# [Exercise material]
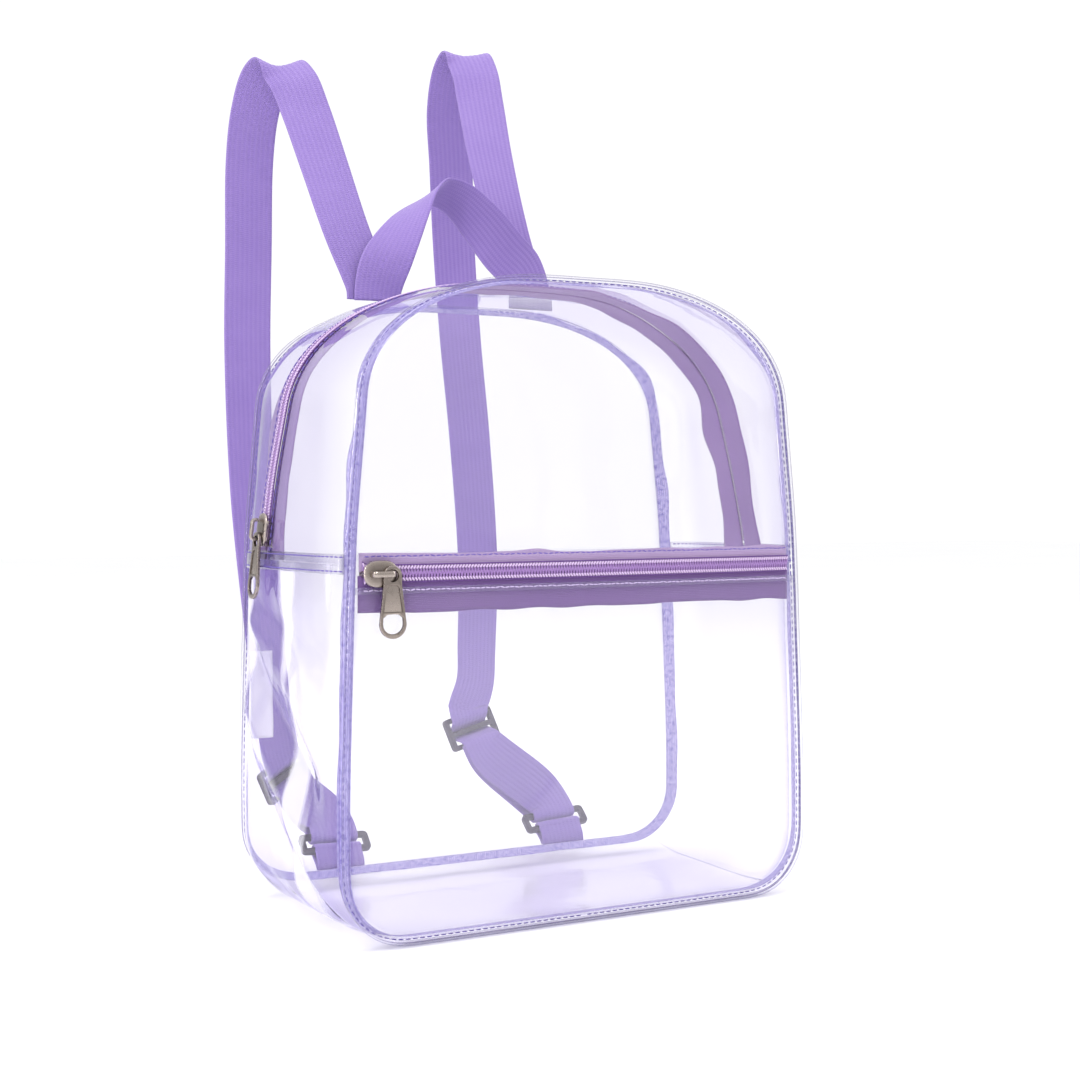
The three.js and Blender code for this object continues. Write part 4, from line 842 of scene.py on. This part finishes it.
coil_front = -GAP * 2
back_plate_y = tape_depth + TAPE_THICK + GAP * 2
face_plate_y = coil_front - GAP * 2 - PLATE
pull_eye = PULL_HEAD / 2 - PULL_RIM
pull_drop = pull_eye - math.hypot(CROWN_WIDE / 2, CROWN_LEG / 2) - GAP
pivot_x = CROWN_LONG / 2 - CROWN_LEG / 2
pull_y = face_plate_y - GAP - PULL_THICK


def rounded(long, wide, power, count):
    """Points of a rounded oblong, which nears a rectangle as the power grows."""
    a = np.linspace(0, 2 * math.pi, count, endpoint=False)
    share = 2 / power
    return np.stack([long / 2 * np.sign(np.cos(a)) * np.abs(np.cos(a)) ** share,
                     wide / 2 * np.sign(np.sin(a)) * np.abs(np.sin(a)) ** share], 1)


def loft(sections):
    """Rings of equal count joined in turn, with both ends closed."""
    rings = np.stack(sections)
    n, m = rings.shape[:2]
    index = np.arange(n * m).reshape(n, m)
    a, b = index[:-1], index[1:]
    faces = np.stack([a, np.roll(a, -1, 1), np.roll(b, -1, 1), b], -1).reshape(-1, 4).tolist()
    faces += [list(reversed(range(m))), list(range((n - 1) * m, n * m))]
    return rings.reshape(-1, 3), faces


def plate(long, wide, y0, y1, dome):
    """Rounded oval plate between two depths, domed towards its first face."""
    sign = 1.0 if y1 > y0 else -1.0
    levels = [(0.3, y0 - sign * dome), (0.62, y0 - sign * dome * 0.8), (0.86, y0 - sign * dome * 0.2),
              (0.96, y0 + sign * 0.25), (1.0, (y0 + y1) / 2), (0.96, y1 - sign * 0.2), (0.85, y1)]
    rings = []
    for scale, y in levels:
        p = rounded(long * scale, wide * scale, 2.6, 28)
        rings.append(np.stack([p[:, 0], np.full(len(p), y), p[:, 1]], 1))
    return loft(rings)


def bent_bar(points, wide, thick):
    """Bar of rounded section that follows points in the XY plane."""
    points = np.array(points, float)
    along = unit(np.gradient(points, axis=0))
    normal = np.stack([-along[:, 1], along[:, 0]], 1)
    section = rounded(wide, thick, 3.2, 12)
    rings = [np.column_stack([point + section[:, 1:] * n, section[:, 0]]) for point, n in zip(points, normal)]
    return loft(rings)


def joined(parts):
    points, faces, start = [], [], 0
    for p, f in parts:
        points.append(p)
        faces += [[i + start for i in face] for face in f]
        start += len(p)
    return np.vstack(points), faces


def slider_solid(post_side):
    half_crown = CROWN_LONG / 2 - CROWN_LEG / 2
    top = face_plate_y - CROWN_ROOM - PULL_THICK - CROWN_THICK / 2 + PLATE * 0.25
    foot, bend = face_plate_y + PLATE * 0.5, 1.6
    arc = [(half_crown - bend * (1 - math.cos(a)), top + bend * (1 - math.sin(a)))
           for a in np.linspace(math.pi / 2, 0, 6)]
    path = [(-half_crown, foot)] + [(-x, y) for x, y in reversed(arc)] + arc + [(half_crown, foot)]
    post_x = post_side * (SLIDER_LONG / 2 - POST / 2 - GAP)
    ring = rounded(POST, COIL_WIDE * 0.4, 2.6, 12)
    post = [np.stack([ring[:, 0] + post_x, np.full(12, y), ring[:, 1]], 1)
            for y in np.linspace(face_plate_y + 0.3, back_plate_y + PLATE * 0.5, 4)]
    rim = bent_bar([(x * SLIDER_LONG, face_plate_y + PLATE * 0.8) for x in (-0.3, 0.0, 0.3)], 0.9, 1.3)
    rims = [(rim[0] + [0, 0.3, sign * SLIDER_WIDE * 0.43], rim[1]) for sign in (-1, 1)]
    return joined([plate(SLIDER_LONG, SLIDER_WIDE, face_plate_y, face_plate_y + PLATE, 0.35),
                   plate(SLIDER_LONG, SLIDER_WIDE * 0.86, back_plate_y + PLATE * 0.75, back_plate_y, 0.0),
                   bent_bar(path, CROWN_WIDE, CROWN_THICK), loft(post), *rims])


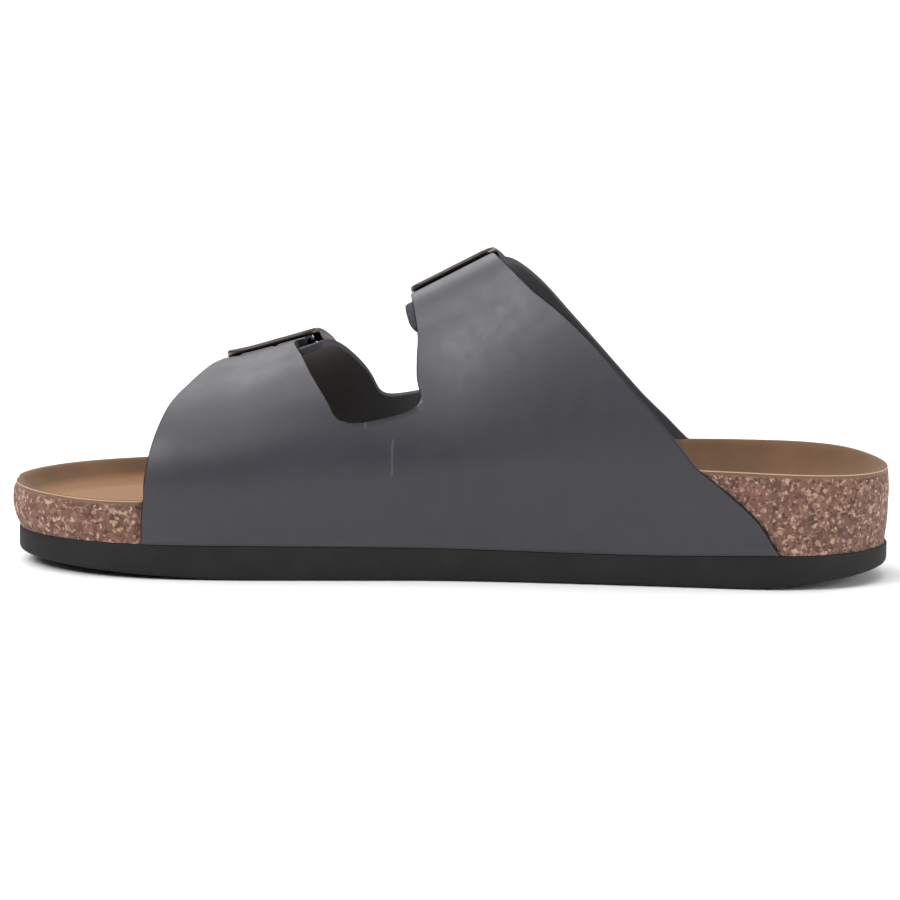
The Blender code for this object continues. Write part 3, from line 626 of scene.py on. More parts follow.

# [Set task]
Exactly as written, please reproduce the lines from the first line of the data to the line containing "return rings.reshape(-1, 3), faces", inclusive, and nothing else.

# [Written answer]
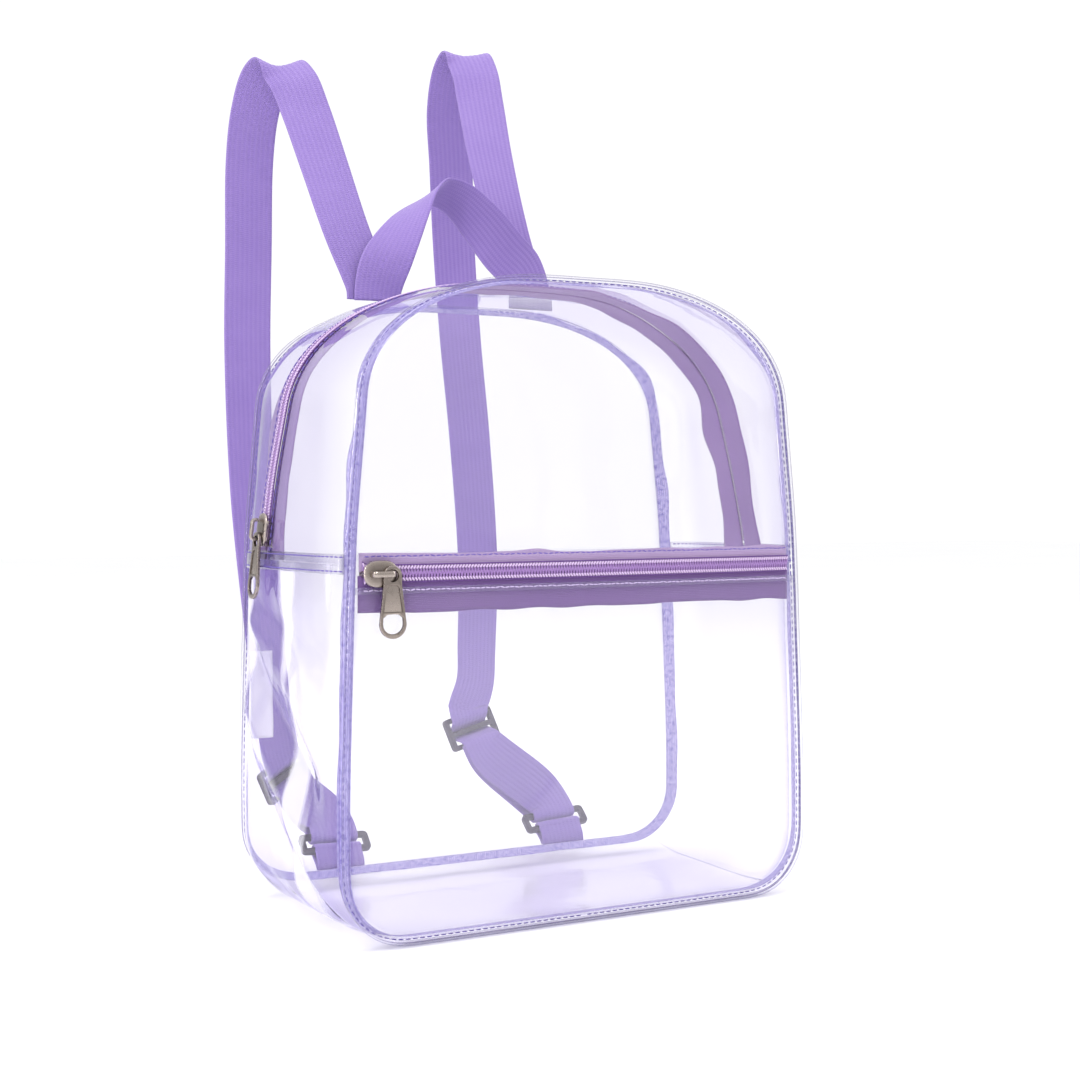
The three.js and Blender code for this object continues. Write part 4, from line 842 of scene.py on. This part finishes it.
coil_front = -GAP * 2
back_plate_y = tape_depth + TAPE_THICK + GAP * 2
face_plate_y = coil_front - GAP * 2 - PLATE
pull_eye = PULL_HEAD / 2 - PULL_RIM
pull_drop = pull_eye - math.hypot(CROWN_WIDE / 2, CROWN_LEG / 2) - GAP
pivot_x = CROWN_LONG / 2 - CROWN_LEG / 2
pull_y = face_plate_y - GAP - PULL_THICK


def rounded(long, wide, power, count):
    """Points of a rounded oblong, which nears a rectangle as the power grows."""
    a = np.linspace(0, 2 * math.pi, count, endpoint=False)
    share = 2 / power
    return np.stack([long / 2 * np.sign(np.cos(a)) * np.abs(np.cos(a)) ** share,
                     wide / 2 * np.sign(np.sin(a)) * np.abs(np.sin(a)) ** share], 1)


def loft(sections):
    """Rings of equal count joined in turn, with both ends closed."""
    rings = np.stack(sections)
    n, m = rings.shape[:2]
    index = np.arange(n * m).reshape(n, m)
    a, b = index[:-1], index[1:]
    faces = np.stack([a, np.roll(a, -1, 1), np.roll(b, -1, 1), b], -1).reshape(-1, 4).tolist()
    faces += [list(reversed(range(m))), list(range((n - 1) * m, n * m))]
    return rings.reshape(-1, 3), faces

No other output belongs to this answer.